Just as there is a problem with the idea of Jesus symbolically "destroying" a Temple that would have been sacred and beloved to him as a Jew, there are two problems with the idea of Jesus storming the Temple to rebuke its leadership, even if the debatable characterization of that leadership as greedy, wicked, hated, and collaborationist was true. This denigration of Jewish cult, worship, and society is the primordial idea of Jewish-Christian conflict, and it is still very much with us. The first problem is that this idea epitomizes the structure of antisemitic thinking: Jews as they exist are compared to Jews as they
should
exist, and are found wanting, sometimes to forfeit that existence. Second, this idea conflicts with all that we know of the message that Jesus actually preached.
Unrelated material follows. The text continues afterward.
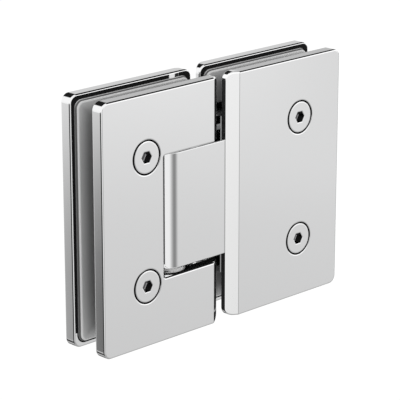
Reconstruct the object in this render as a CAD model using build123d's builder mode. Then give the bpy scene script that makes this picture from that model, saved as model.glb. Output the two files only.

Jesus may have been an illiterate peasant (Crossan, Horsley, et al.) or a relatively learned member of the middle class (Koester, Brown, et al.); we do not know. He may have been an apocalyptist (Fredriksen) or a magician (Morton Smith), a "wisdom" sage or a self-styled prophet. Scholars disagree on what to emphasize. But the essential message of Jesus—despite all questions of sources, sayings, oral and written traditions, and situations of Gospel composition—comes through every aspect of the communal memory with ringing eloquence. That message is love.
The word is used in so many different ways, and so cheaply; as Krister Stendahl said to me, "When the preacher does not know what to say, he speaks of love." The word has been attached to the name of Jesus with such saccharine domestication that it is almost impossible to use it now with anything like the required bite. Ordinarily, for example, "love" is taken to be an act of relatively private devotion, and the preaching of Jesus is most often understood as having to do with relations among friends, family members, communities, the Church. Jesus reiterates as the greatest commandment the injunction from Leviticus to love thy neighbor.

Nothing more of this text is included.